Short problem.
Return only the lines from the top of the material through the line marked by "of its front.", unaltered.

Material.

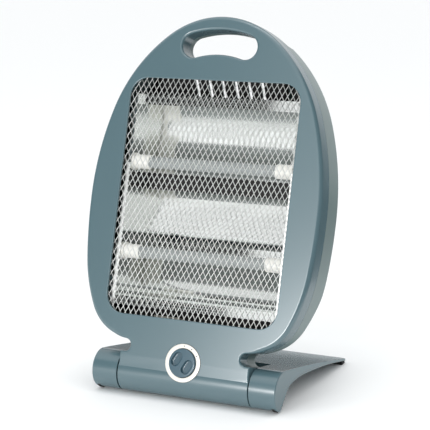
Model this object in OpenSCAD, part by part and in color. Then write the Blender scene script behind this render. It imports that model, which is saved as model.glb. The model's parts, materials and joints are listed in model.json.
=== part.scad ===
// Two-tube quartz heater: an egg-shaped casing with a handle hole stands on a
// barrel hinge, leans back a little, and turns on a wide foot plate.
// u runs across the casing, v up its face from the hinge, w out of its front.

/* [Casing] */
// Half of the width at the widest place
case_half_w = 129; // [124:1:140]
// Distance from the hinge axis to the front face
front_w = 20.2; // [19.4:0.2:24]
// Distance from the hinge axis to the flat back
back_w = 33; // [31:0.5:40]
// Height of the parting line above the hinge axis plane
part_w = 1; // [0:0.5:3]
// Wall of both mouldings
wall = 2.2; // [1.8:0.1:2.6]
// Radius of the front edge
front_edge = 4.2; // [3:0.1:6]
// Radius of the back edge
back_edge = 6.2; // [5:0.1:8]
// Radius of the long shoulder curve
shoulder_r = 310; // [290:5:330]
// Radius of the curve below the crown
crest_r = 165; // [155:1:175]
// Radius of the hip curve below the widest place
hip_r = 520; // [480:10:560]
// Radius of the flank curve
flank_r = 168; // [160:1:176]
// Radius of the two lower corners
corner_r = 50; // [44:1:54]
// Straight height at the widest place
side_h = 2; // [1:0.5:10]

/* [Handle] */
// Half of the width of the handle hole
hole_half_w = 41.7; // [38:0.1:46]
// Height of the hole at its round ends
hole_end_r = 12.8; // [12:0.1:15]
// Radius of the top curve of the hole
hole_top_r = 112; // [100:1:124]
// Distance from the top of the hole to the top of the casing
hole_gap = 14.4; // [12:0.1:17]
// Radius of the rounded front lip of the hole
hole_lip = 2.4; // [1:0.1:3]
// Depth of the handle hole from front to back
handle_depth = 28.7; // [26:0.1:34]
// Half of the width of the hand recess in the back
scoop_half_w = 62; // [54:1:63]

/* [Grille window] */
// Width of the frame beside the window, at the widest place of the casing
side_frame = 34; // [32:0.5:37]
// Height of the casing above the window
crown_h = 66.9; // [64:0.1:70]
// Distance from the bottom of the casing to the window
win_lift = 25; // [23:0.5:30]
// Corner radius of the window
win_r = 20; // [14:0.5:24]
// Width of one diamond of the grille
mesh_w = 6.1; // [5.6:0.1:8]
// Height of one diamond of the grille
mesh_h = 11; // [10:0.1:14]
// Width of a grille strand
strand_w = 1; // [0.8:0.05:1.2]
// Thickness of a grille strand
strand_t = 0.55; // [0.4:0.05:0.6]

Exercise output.
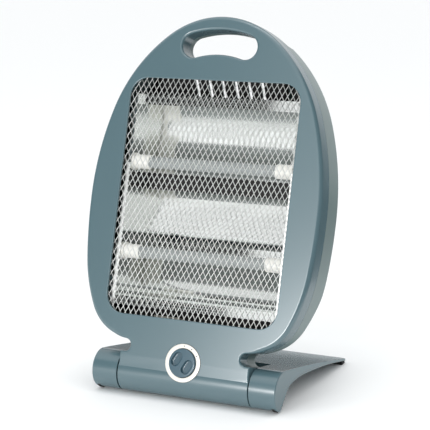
Model this object in OpenSCAD, part by part and in color. Then write the Blender scene script behind this render. It imports that model, which is saved as model.glb. The model's parts, materials and joints are listed in model.json.
=== part.scad ===
// Two-tube quartz heater: an egg-shaped casing with a handle hole stands on a
// barrel hinge, leans back a little, and turns on a wide foot plate.
// u runs across the casing, v up its face from the hinge, w out of its front.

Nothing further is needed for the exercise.